Deuxièmement, un achat en pleine propriété est normalement plus sûr qu’un achat en usufruit, car dans le premier cas, il est possible et même raisonnablement probable que la société réalise encore une plus-value en cas de revente ultérieure du bien, ou lorsque l’administrateur le reprend suite à la liquidation de la société. Cette plus-value constitue donc un revenu imposable dont la société n’aurait pas bénéficié si elle n’avait pas acheté le bien, ce qui peut donc justifier la déduction des frais (Gand, 03.12.2019 ; Anvers, 14.01.2020). Dans le cas de l’usufruit, cet argument de la plus-value n’existe normalement pas, car le bien disparaît de la société à la fin de l’usufruit sans qu’elle ne reçoive aucune compensation.

Dans la mesure où la déduction des amortissements est refusée, la valeur comptable fiscale de l’immeuble ne diminue pas. Par conséquent, lorsqu’il sera revendu par la suite, la plus-value imposable sera moindre. Les impôts que la société n’économise pas parce que les amortissements ne sont pas déductibles, elle les récupèrera donc d’une autre manière plus tard, sur la plus-value.

Normalement, l’administrateur est totalement à l’abri d’un point de vue fiscal s’il laisse la société acheter le bien en pleine propriété et qu’il paye lui-même un loyer conforme au marché. La taille de la partie privée n’a alors pas d’importance. Mais est-ce toujours financièrement intéressant de faire acheter l’habitation par la société ? Mieux vaut demander à votre gestionnaire de dossiers de le calculer sur la base de chiffres concrets.
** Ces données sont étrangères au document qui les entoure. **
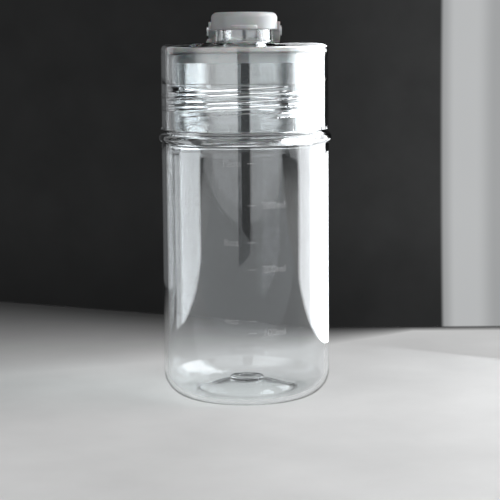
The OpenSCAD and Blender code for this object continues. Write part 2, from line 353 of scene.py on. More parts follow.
def make_cup():
    """The cup as one closed skin: under the base, up the outside, over the rim and down the inside."""
    punt_r, punt_under_r, punt_z, floor_z = 22.5, 20.3, 6.9, 2.2
    nub_r, nub_top, nub_round = 7.6, 8.1, 0.8
    dimple_r, dimple_h, dimple_round = 3.6, 0.5, 0.3
    foot_x = WALL_R - FOOT_R
    inner_foot_r = FOOT_R - WALL_T
    bead_c = BEAD_R - BEAD_ROUND
    shoulder_z = BEAD_Z + BEAD_ROUND
    bead_meets_wall = -math.degrees(math.acos((WALL_R - bead_c) / BEAD_ROUND))
    bead_foot_z = BEAD_Z + BEAD_ROUND * math.sin(math.radians(bead_meets_wall))
    bead_crease = 0.3
    groove_r = 0.6
    thread_room = 1.5
    inner_shoulder_z = BEAD_Z - 1.6
    inner_cone_h = 3.6
    nub_fillet = 0.4
    tip = WALL_T / 2
    slope = dome(punt_r + 2, nub_r + 0.6, punt_r, floor_z, punt_z - floor_z, 30)
    outside = (
        dome(0, foot_x - 1.5, punt_under_r, 0, punt_z - WALL_T, 32)
        + arc(foot_x, FOOT_R, FOOT_R, -90, 0, 32)
        + line((WALL_R, FOOT_R), (WALL_R, bead_foot_z - bead_crease), 6)
        + arc(bead_c, BEAD_Z, BEAD_ROUND, bead_meets_wall, 90, 26)
        + line((bead_c - 0.4, shoulder_z), (NECK_R + groove_r, shoulder_z), 0.5)
        + arc(NECK_R + groove_r, shoulder_z + groove_r, groove_r, 270, 180, 5)
        + [(NECK_R, shoulder_z + 1)]
    )
    outside = without_repeats(outside)
    rows = thread_rows(NECK_R, 1, shoulder_z + thread_room, RIM_Z - 2, NECK_THREAD)
    inside = (
        arc(NECK_R - tip, RIM_Z - tip, tip, 0, 180, 12)
        + line((NECK_BORE_R, RIM_Z - tip), (NECK_BORE_R, inner_shoulder_z + inner_cone_h + 1), 5)
        + [(NECK_BORE_R + 0.25, inner_shoulder_z + inner_cone_h - 0.5)]
        + [(BORE_R - 0.4, inner_shoulder_z + 0.9)]
        + line((BORE_R, inner_shoulder_z), (BORE_R, floor_z + inner_foot_r), 6)
        + arc(BORE_R - inner_foot_r, floor_z + inner_foot_r, inner_foot_r, 0, -90, 28)
        + slope
        + arc(nub_r + nub_fillet, slope[-1][1] + 0.45, nub_fillet, 260, 190, 3)
        + arc(nub_r - nub_round, nub_top - nub_round, nub_round, 0, 90, 8)
        + arc(dimple_r + dimple_round, nub_top - dimple_round, dimple_round, 90, 180, 3)
        + [(dimple_r - dimple_round, nub_top - dimple_h + 0.02)]
        + [(0, nub_top - dimple_h)]
    )
    return lathe("cup_shell", outside + without_repeats(inside), threaded=(len(outside) - 1, rows))


# ---------------------------------------------------------------------------------------------
# Screw lid
# ---------------------------------------------------------------------------------------------


def make_lid():
    """The lid's shell with its thread, and then the spout, ears and ribs joined on and the bores cut."""
    top_r = 3.0
    foot_r = (LID_R - SKIRT_BORE_R) / 2
    socket_r = NECK_BORE_R - 1.3
    socket_tip = 0.6
    socket_bore_r = socket_r - 2 * socket_tip
    socket_foot = RIM_Z - 2.5
    edge, small_edge = 0.4, 0.1
    middle = 3
    inside = (
        [(0, DECK_UNDER_Z)]
        + line((middle, DECK_UNDER_Z), (socket_bore_r, DECK_UNDER_Z), 4)
        + line((socket_bore_r, DECK_UNDER_Z), (socket_bore_r, socket_foot + edge), 2)
        + arc(socket_r - socket_tip, socket_foot + socket_tip, socket_tip, 180, 360, 8)
        + line((socket_r, socket_foot + socket_tip), (socket_r, DECK_UNDER_Z), 2)
        + line((socket_r, DECK_UNDER_Z), (SEAL_BORE_R - edge, DECK_UNDER_Z), 1.5)
        + arc(SEAL_BORE_R - edge, DECK_UNDER_Z - edge, edge, 90, 0, 3)
        + line((SEAL_BORE_R, DECK_UNDER_Z - edge), (SEAL_BORE_R, SKIRT_STEP_Z + 0.3), 4)
        + [(SEAL_BORE_R + small_edge, SKIRT_STEP_Z)]
        + [(SKIRT_BORE_R - small_edge, SKIRT_STEP_Z), (SKIRT_BORE_R, SKIRT_STEP_Z - small_edge)]
    )
    inside = without_repeats(inside)
    rows = thread_rows(SKIRT_BORE_R, -1, SKIRT_FOOT_Z + 0.9, SKIRT_STEP_Z - 0.2, LID_THREAD)
    outside = (
        arc((SKIRT_BORE_R + LID_R) / 2, SKIRT_FOOT_Z + foot_r, foot_r, 180, 360, 10)
        + line((LID_R, SKIRT_FOOT_Z + foot_r), (LID_R, DECK_Z - top_r), 4)
        + arc(LID_R - top_r, DECK_Z - top_r, top_r, 0, 90, 14)
        + line((LID_R - top_r, DECK_Z), (middle, DECK_Z), 4)
        + [(0, DECK_Z)]
    )
    lid = lathe("lid_shell", inside + without_repeats(outside), threaded=(len(inside) - 1, rows))
    boolean(lid, make_spout(), "UNION")
    for side in (-1, 1):
        boolean(lid, make_ear(side), "UNION")
    boolean(lid, make_ribs(), "UNION")
    boolean(lid, pin_bore(0), "DIFFERENCE")
    boolean(lid, make_spout_bore(), "DIFFERENCE")
    boolean(lid, make_vent_holes(), "DIFFERENCE")
    finish_shading(lid)
    return lid


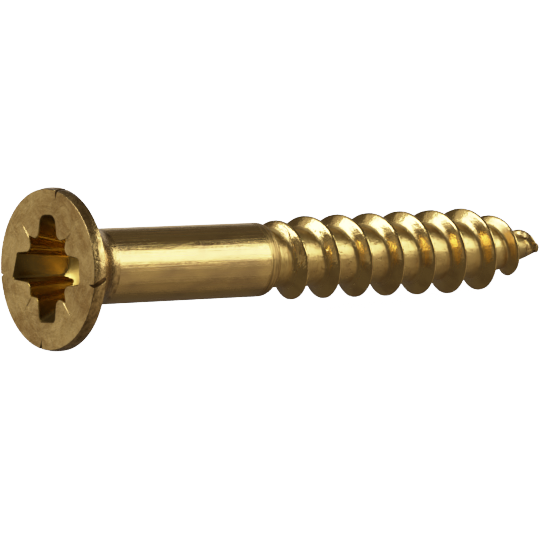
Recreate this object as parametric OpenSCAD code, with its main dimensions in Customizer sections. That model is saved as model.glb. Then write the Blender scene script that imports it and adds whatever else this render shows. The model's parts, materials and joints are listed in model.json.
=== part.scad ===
// Countersunk wood screw, 4.0 x 30 mm, headed and thread-rolled from one brass blank.
// The screw is drawn along its own axis, face of the head at 0 and point at screw_l, and is then
// laid on the plane Z = 0 with its point towards +X. It touches the plane with the rim of its
// head and with the last turn of thread that still has its height, so its axis dips a little.

/* [Overall] */
// Length from the face of the head to the point
screw_l = 29.9; // [24:0.1:40]
// Turn of the screw about its own axis as it lies, from one wing of the recess pointing down
roll = 175.6; // [0:0.1:360]

/* [Head] */
// Diameter of the head
head_d = 7.4; // [6.8:0.1:8.4]
// Height of the cylindrical land at the rim
land_h = 0.58; // [0.3:0.02:0.9]
// Angle of the countersunk cone
head_angle = 90; // [80:1:100]
// Bevel between the face and the land
face_bevel = 0.1; // [0.04:0.01:0.2]
// Radius of the fillet between the cone and the shank
neck_r = 0.6; // [0.2:0.1:1.2]

/* [Shank] */
// Diameter of the plain shank
shank_d = 3.5; // [3.3:0.05:3.9]
// Radius that rounds the end of the shank down to the root of the thread
shoulder_r = 0.2; // [0.1:0.02:0.4]

/* [Thread] */
// Length of the threaded end, from the shank to the point
thread_l = 17.65; // [12:0.05:20]
// Diameter over the crests, next to the shank
thread_d = 3.93; // [3.91:0.01:4.3]
// How much wider the crests are where the point begins
crest_growth = 0.2; // [0:0.01:0.3]
// Diameter at the root
root_d = 2.8; // [2.5:0.02:3]
// Distance from one crest to the next
pitch = 1.954; // [1.6:0.002:2.2]
// Angle between the two flanks of the ridge
flank_angle = 58; // [45:1:65]
// Width of the flat on the crest
crest_w = 0.1; // [0.04:0.01:0.2]
// Radius between a flank and the root
root_fillet = 0.16; // [0.05:0.01:0.3]
// Length over which the ridge rises to its full height after the shank
run_in = 1.65; // [0.8:0.05:4]
// Distance from the end of the shank to the first crest in line with a wing of the recess
first_crest = 0.9; // [0:0.01:2]

/* [Point] */
// Length of the tapered point
point_l = 4.85; // [3:0.05:7]
// Radius of the blunt end
tip_r = 0.24; // [0.1:0.01:0.3]
// How full the crest stays in the point: 1 is a straight cone
crest_fullness = 1.5; // [1:0.05:2]
// Height at which the ridge breaks off at the blunt end
end_height = 0.22; // [0:0.01:0.4]

/* [Cross recess, type Z] */
// Distance across two wings, end to end
wings_across = 4.9; // [4.4:0.05:5.2]
// Width of a wing
wing_w = 1.28; // [1:0.02:1.5]
// Distance across the square core, flat to flat
core_w = 2.66; // [2.4:0.02:2.9]
// Distance across two of the notches in the corners of the core
notches_across = 4.04; // [3.9:0.02:4.3]
// Depth of the wings
wing_depth = 2.2; // [1.6:0.05:2.4]
// Further depth of the cone at the bottom
bottom_cone_h = 0.45; // [0.2:0.05:0.6]
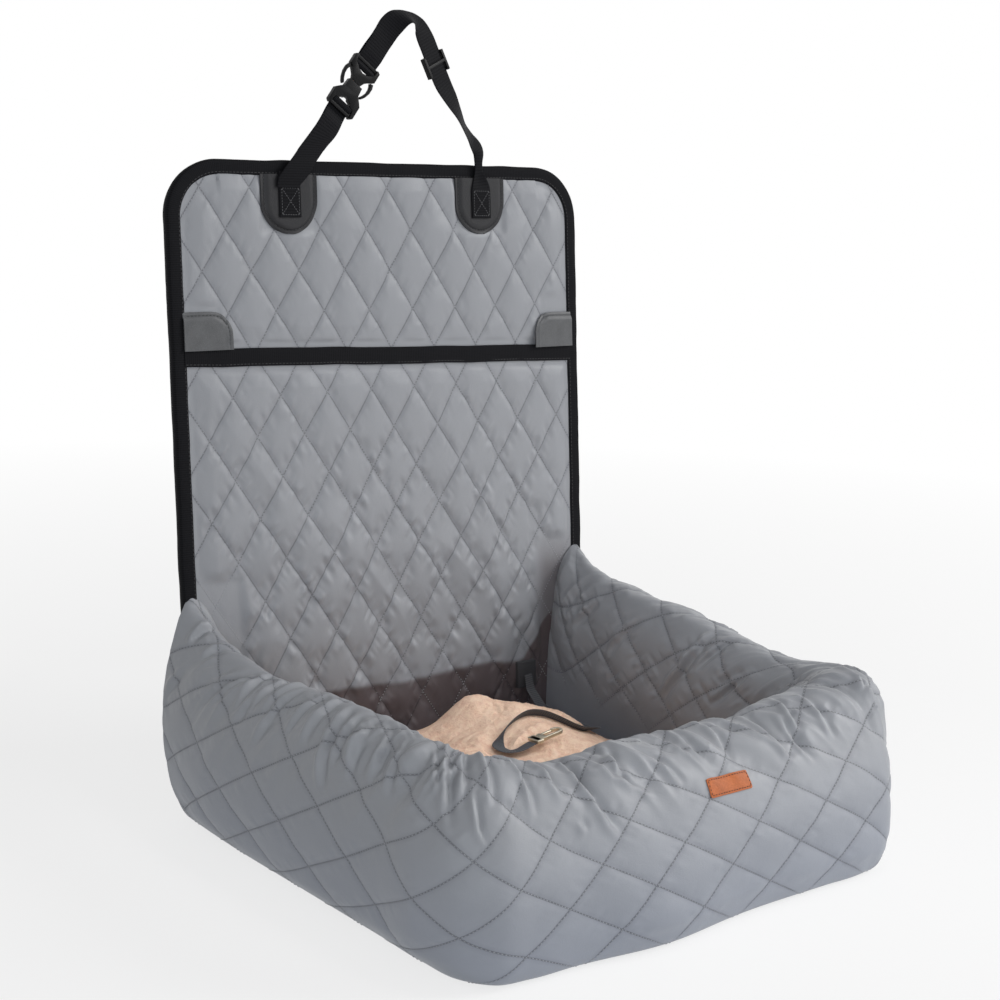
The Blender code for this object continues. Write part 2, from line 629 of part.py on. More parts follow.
def build_left_strap():
    """The strap's left leg with the female half of the buckle."""
    wrap, reach = webbing_wrap("strap_left_wrap", FEMALE_BAR, -1)
    end = BUCKLE_START + FEMALE_BAR - reach
    foot_u = LEFT_LEG_FOOT_U
    low = LEG_FOOT
    slope_u, slope_v = LEG_DIRECTION
    ends = [(foot_u + end * slope_u + side * WEBBING_WIDTH / 2 * slope_v,
             LEG_FOOT + end * slope_v - side * WEBBING_WIDTH / 2 * slope_u) for side in (1, -1)]
    low_cut = STRAP_HINGE_GAP * slope_u / slope_v
    outline = [(foot_u - LEG_HALF_SPAN + low_cut, low + STRAP_HINGE_GAP),
               (foot_u + LEG_HALF_SPAN + low_cut, low + STRAP_HINGE_GAP), *ends]
    strap = prism("strap_left", outline, STRAP_BACK, STRAP_BACK + WEBBING_THICKNESS, on_panel, "webbing")
    combine(strap, wrap, "UNION")

    half = buckle_points(FEMALE_OUTLINE_SHARES) + [(FEMALE_LENGTH, WAIST_WIDTH / 2)]
    female = prism("buckle_female", mirrored_outline(half), -BUCKLE_THICKNESS / 2, BUCKLE_THICKNESS / 2, on_buckle,
                   "plastic")
    window = [(BUCKLE_BAR_WIDTH, WINDOW_HALF_SPAN), (BUCKLE_BAR_WIDTH + WRAP_FLARE / 2, WINDOW_HALF_SPAN)]
    window += buckle_points(FEMALE_WINDOW_SHARES)
    for cutter in bar_cutters("buckle_female", FEMALE_BAR, window):
        combine(female, cutter)
    taper = (TONGUE_ROOT_WIDTH - TONGUE_TIP_WIDTH) / 2 / TONGUE_LENGTH
    tip = FEMALE_LENGTH + GAP - TONGUE_LENGTH
    socket_tip, socket_end = tip - 2 * GAP, FEMALE_LENGTH + OVERRUN
    tip_half = TONGUE_TIP_WIDTH / 2 + GAP
    socket = [(socket_tip, tip_half), (socket_end, tip_half + taper * (socket_end - socket_tip))]
    combine(female, prism("buckle_socket", mirrored_outline(socket), -TONGUE_THICKNESS / 2 - GAP,
                          TONGUE_THICKNESS / 2 + GAP, on_buckle))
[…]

Le plus grand risque de voir le fisc refuser la déduction des frais et le juge lui donner raison, c’est lorsque la société achète un immeuble en usufruit que l’administrateur utilise entièrement comme habitation et pour lequel il est imposé sur un ATN. Car il ne peut alors pas invoquer la théorie de la plus-value, mais uniquement celle de la rémunération et, comme nous l’avons dit, la jurisprudence relative à cette théorie est généralement défavorable au contribuable.